In the General Prologue to The Canterbury Tales, it's impossible to separate appearances from reality.
Although The Canterbury Tales portray deception as a vice that irreparably hurts oneself and others, they also make the point that almost everyone engages in it every day.
Since there are many religious figures in The Canterbury Tales, we would expect religion and its attendant subjects to be a common topic, and it is. The biggest question about holiness in the Tales is whether outward shows of piety, like those practiced by the Summoner and the Pardoner, are enough to constitute true holiness. This question is not as cut-and-dried as it might appear, since the medieval church endorsed the value of outward, physical shows of piety like the very pilgrimage upon which these characters have embarked.
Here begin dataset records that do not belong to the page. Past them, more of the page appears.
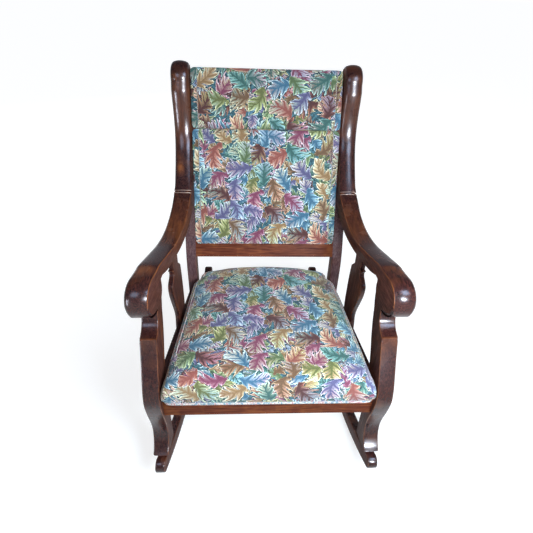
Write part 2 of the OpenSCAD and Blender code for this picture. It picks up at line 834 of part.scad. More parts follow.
module tube(path, r) {
    n = ring_sides;
    last = (len(path) - 1) * n;
    points = [for (k = [0 : len(path) - 1]) each tube_ring(path, k, r)];
    sides = [for (k = [0 : len(path) - 2]) for (i = [0 : n - 1]) each [
        [k * n + i, k * n + (i + 1) % n, (k + 1) * n + (i + 1) % n],
        [k * n + i, (k + 1) * n + (i + 1) % n, (k + 1) * n + i]
    ]];
    near = [for (i = [1 : n - 2]) [0, i + 1, i]];
    far = [for (i = [1 : n - 2]) [last, last + i, last + i + 1]];
    polyhedron(points = points, faces = concat(sides, near, far), convexity = 6);
}

// Least clear distance between one turn and the next, measured on the path's points
spring_gap = min([for (k = [0 : spring_steps - rings_a_turn])
    norm(spring_path[k + rings_a_turn] - spring_path[k])]) - spring_wire;
echo(spring_gap = spring_gap);

module seat_springs() {
    pitch_x = well_half * 2 / 3;
    pitch_y = (well_rear_y - well_front_y) / 3;
    color("#8a8f94") placed()
        for (i = [-1, 0, 1]) for (j = [0, 1, 2])
            translate([i * pitch_x, well_front_y + pitch_y * (j + 0.5), 0]) tube(spring_path, spring_wire / 2);
}

module dust_cover() {
    y0 = front_rail_y + web_inset;
    y1 = rear_rail_y + rail_t * 0.9;
    color("#2b2a2a") placed()
        translate([0, 0, rail_low_z - web_t * 3])
            linear_extrude(height = web_t)
                polygon([
                    [-leg_inner_x + cover_gap, y0], [leg_inner_x - cover_gap, y0],
                    [leg_inner_x - cover_gap, 0], [side_rail_x(stile_y) - rail_t, stile_y - cover_gap],
                    [stile_inner_x - cover_gap, stile_y - cover_gap], [stile_inner_x - cover_gap, y1],
                    [-stile_inner_x + cover_gap, y1], [-stile_inner_x + cover_gap, stile_y - cover_gap],
                    [-side_rail_x(stile_y) + rail_t, stile_y - cover_gap], [-leg_inner_x + cover_gap, 0]
                ]);
}

// Back pads and cover
pad_side_gap = 1.5;
pad_half = stile_inner_x - pad_side_gap;
pad_lift = 12;
back_ring_shares = [
    [0.985, 0.00], [1.00, 0.30], [0.985, 0.60], [0.94, 0.78], [0.84, 0.90], [0.62, 0.97], [0.3, 1.00]
];

function pad_outline(half, low, high, r) = concat(
    arc([half - r, low + r], r, -90, 90, 2),
    [[half, low + (high - low) / 2]],
    arc([half - r, high - r], r, 0, 90, 2),
    [[half * 0.33, high], [-half * 0.33, high]],
    arc([-half + r, high - r], r, 90, 90, 2),
    [[-half, low + (high - low) / 2]],
    arc([-half + r, low + r], r, 180, 90, 2),
    [[-half * 0.33, low], [half * 0.33, low]]);

module back_pad(low, high, thick) {
    translate([0, -web_t * 2 - seat_clear, 0])
        rotate([90, 0, 0])
            pad(pad_outline(pad_half, low, high, pad_lift), [0, (low + high) / 2],
                [for (s = back_ring_shares) [s[0], s[0], s[1] * thick]]);
}

module back_cushion() {
    color(cloth) on_back() back_pad(back_rail_h + seat_clear, back_rail_h + seam_s, pad_lift);
}

module head_cushion() {
    color(cloth) on_back() back_pad(back_rail_h + seam_s + seat_clear, back_rail_h + panel_len, pad_lift * 1.3);
}

module outer_back_cover() {
    color(cloth) on_back()
        translate([-stile_inner_x + cover_gap, back_rail_t, back_rail_h / 4])
            cube([(stile_inner_x - cover_gap) * 2, web_t, back_top_s - back_rail_h / 4]);
}

runner(-1);  // left_runner
runner(1);  // right_runner
front_leg(-1);  // left_front_leg
front_leg(1);  // right_front_leg
rear_leg(-1);  // left_rear_leg
rear_leg(1);  // right_rear_leg
ear(-1);  // left_ear
ear(1);  // right_ear
arm(-1);  // left_arm
arm(1);  // right_arm
splat(-1);  // left_splat
splat(1);  // right_splat
front_seat_rail();
rear_seat_rail();
side_rail(-1);  // left_side_rail
side_rail(1);  // right_side_rail
front_corner_block(-1);  // left_front_corner_block
front_corner_block(1);  // right_front_corner_block
rear_corner_block(-1);  // left_rear_corner_block
rear_corner_block(1);  // right_rear_corner_block
corner_block_screws();
runner_dowels();
back_bottom_rail();
back_top_rail();
back_strip(-1);  // left_back_strip
back_strip(1);  // right_back_strip
back_webbing();
back_cushion();
head_cushion();
outer_back_cover();
seat_webbing();
seat_springs();
spring_burlap();
seat_cushion();
dust_cover();
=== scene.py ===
from math import cos, hypot, pi, radians, sin

import bmesh
import bpy
from mathutils import Matrix, Vector
from mathutils.bvhtree import BVHTree
from mathutils.kdtree import KDTree


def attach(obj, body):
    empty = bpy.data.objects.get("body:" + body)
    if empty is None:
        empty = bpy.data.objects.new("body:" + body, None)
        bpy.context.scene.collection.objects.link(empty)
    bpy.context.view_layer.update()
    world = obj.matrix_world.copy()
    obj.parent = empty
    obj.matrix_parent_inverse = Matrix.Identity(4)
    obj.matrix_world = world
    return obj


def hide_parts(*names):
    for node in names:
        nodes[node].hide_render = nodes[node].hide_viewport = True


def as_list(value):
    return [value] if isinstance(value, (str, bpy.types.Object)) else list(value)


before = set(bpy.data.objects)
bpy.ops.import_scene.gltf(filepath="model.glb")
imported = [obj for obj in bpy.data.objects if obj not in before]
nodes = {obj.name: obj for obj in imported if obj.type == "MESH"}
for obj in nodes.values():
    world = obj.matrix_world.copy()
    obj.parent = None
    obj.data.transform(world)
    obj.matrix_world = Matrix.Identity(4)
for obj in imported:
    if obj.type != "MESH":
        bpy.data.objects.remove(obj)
scene = bpy.context.scene
scene.view_settings.view_transform = "Standard"
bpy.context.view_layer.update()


def linear(hexColour):  # sRGB hex to the linear values of Blender's sockets
    parts = [int(hexColour[i:i + 2], 16) / 255 for i in (1, 3, 5)]
    return tuple(p / 12.92 if p <= 0.04045 else ((p + 0.055) / 1.055) ** 2.4 for p in parts) + (1.0,)


def addObject(name, data):
    thing = bpy.data.objects.new(name, data)
    scene.collection.objects.link(thing)
    return thing


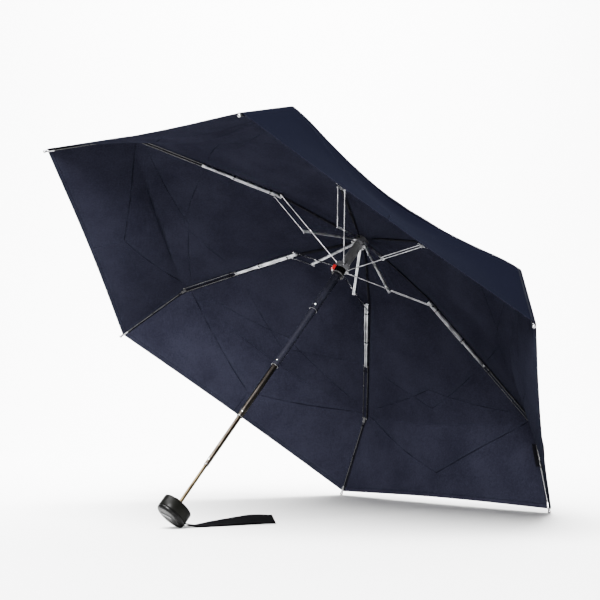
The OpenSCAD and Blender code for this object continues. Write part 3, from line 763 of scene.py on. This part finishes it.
def build_crown():
    """A ruffled rosette of canopy cloth, clamped under the cap, and the cap's small finial."""
    n = 144
    a = np.linspace(0, 2 * math.pi, n, endpoint=False)
    rings = []
    for r, z, wave, fold in ((5.9, 6.42, 0, 0), (9.0, 6.5, 0, 0.02), (12.5, 6.75, 0.12, 0.25),
                             (15.6, 6.7, 0.5, 0.5), (16.2, 6.45, 0.6, 0.55), (15.5, 6.2, 0.5, 0.5),
                             (12.4, 6.35, 0.12, 0.25), (9.0, 6.2, 0, 0.02), (5.9, 6.1, 0, 0)):
        rings.append(np.stack([np.cos(a) * (r + wave * np.sin(24 * a)),
                               np.sin(a) * (r + wave * np.sin(24 * a)),
                               z + fold * np.sin(24 * a + 0.8)], -1))
    points, faces = rings_mesh(rings, close=True)
    spare = np.full(len(points), 0.05)
    attributes = {key: spare for key in ATTRIBUTES}
    attributes["along"], attributes["across"] = points[:, 0] * MM, points[:, 1] * MM
    # The rosette takes the outer face's colour, painted darker as shade.
    attributes["outer"] = np.ones(len(points))
    add("crown_rosette", [(points, [f[::-1] for f in faces])], CLOTH, "frame", 70,
        attributes)
    add("crown_finial", [turned_solid([(5.2, 9.6), (5.2, 10.6), (4.9, 11.2), (4.4, 11.5),
                                       (3.6, 11.7), (3.3, 12.4), (2.9, 13.4), (2.2, 14.1),
                                       (1.2, 14.5), (0.4, 14.6)])],
        BRIGHT, "frame")


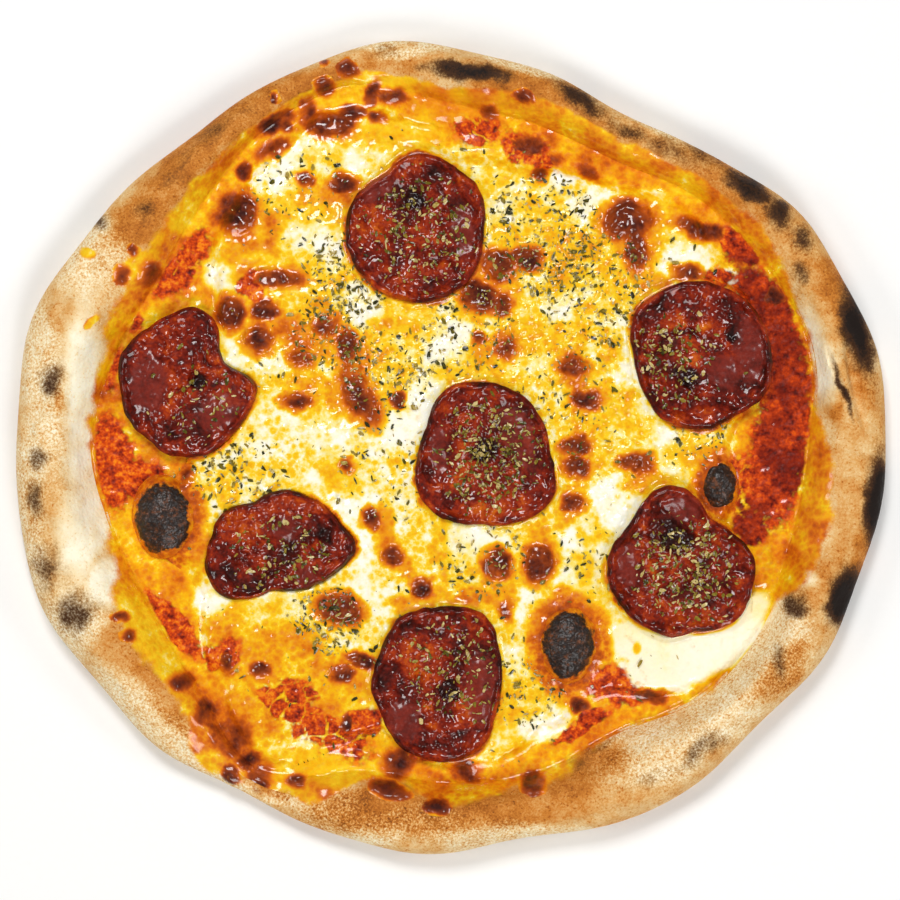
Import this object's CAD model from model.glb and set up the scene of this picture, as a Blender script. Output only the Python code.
# %% [markdown]
# # A wood-fired pepperoni pizza
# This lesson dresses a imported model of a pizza: a crust, a layer of tomato sauce, a layer
# of melted mozzarella and seven slices of salami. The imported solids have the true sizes
# but few faces. Here each of them is made again as a fine mesh from the same sizes, so
# that it carries the crags, blisters and wrinkles that the eye looks for in food.
# The first lines load the solids, which stay where they are.

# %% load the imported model
import math

import bpy
import numpy as np
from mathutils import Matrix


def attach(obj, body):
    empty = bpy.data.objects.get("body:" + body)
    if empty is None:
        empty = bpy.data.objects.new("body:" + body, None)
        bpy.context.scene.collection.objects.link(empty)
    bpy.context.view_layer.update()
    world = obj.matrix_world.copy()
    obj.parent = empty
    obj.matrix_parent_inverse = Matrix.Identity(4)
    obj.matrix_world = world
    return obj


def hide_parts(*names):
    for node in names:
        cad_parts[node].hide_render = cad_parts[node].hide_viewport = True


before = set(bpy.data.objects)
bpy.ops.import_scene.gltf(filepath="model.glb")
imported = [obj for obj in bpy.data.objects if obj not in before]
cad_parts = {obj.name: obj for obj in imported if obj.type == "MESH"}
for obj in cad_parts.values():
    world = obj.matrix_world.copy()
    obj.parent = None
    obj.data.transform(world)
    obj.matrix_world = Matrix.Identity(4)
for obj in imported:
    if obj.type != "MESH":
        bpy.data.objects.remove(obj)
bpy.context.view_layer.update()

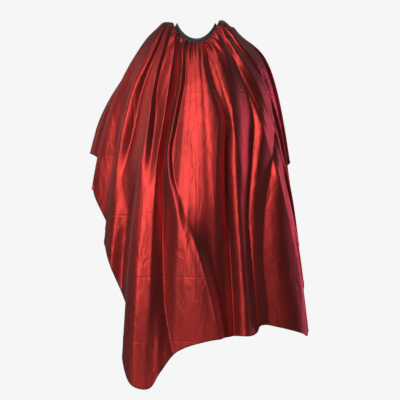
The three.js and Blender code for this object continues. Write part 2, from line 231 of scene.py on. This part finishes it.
# Each fold line of the front, from left to right: its distance across as shares of SPREAD at
# those rows, its height in millimetres towards the viewer, and how sharp it is.
FOLDS = [
    ((-.32, -.42, -.655, -.775, -.87, -.915, -.925, -.93, -.94), (3, 6, 12, 16, 10, -8, -12, -14, -14), 0),
    ((-.285, -.36, -.51, -.60, -.70, -.775, -.82, -.84, -.86), (-4, -6, -8, -9, -6, 2, 2, 0, -4), .4),
    ((-.255, -.31, -.41, -.455, -.51, -.64, -.70, -.71, -.73), (4, 6, 8, 12, 8, -8, -14, -14, -14), .3),
    ((-.225, -.275, -.36, -.385, -.42, -.485, -.53, -.555, -.58), (-4, -6, -6, -5, 0, 10, 15, 16, 12), .3),
    ((-.19, -.205, -.25, -.30, -.355, -.385, -.41, -.43, -.475), (5, 8, 10, 12, 12, 12, 15, 16, 13), .4),
    ((-.15, -.16, -.18, -.25, -.305, -.31, -.31, -.29, -.20), (-6, -9, -12, -14, -18, -22, -22, -20, -16), .8),
    ((-.11, -.12, -.14, -.21, -.265, -.18, -.03, .10, .17), (4, 5, 4, 3, 4, 12, 24, 28, 20), .2),
    ((-.09, -.095, -.105, -.17, -.225, -.13, .04, .18, .26), (1, 0, -3, -6, -4, 10, 29, 32, 20), 1),
    ((.02, .045, .11, .21, .20, .18, .17, .24, .31), (8, 12, 20, 28, 30, 24, -2, -12, -12), 0),
    ((.065, .09, .165, .285, .28, .29, .32, .345, .36), (-5, -9, -10, -8, -16, -28, -38, -38, -32), 1),
    ((.15, .25, .34, .36, .375, .40, .43, .46, .48), (4, 8, 12, 14, 12, 6, 0, 0, -2), 0),
    ((.19, .31, .46, .55, .53, .49, .51, .55, .57), (-5, -8, -14, -26, -30, -32, -32, -32, -28), .8),
    ((.23, .37, .60, .66, .62, .575, .58, .62, .64), (5, 6, 4, -2, -8, -18, -26, -30, -28), 0),
    ((.27, .44, .68, .76, .73, .65, .62, .66, .68), (-4, -6, -6, -12, -18, -26, -34, -36, -32), .8),
    ((.32, .50, .74, .82, .83, .83, .862, .945, 1.0), (4, 6, 8, 6, 6, 6, 8, 12, 14), 0),
    ((.38, .58, .84, .90, .93, .97, 1.0, 1.05, 1.08), (0, 0, 0, -4, -4, -2, 0, 0, 0), .5),
]
CREASE_SLOPE = 1.6  # of a sharp fold, against the mean slope to the next line
LINE_SPACING = 0.012  # the least distance between two fold lines, as a share of SPREAD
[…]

But characters like the Parson and the Plowman suggest that something more might be required for true holiness, and that the "something more" might not be as fussy and complicated as pilgrims like the Prioress, Pardoner, or Summoner would have us believe.
In suggesting that something more than an outward physical demonstration is necessary for true piety, The Canterbury Tales complicate our understanding of pilgrimage.
The portrayal of the commoditization of spiritual goods like pardons and repentance in The Canterbury Tales questions the extent to which the physical and material should play a part in the spiritual life.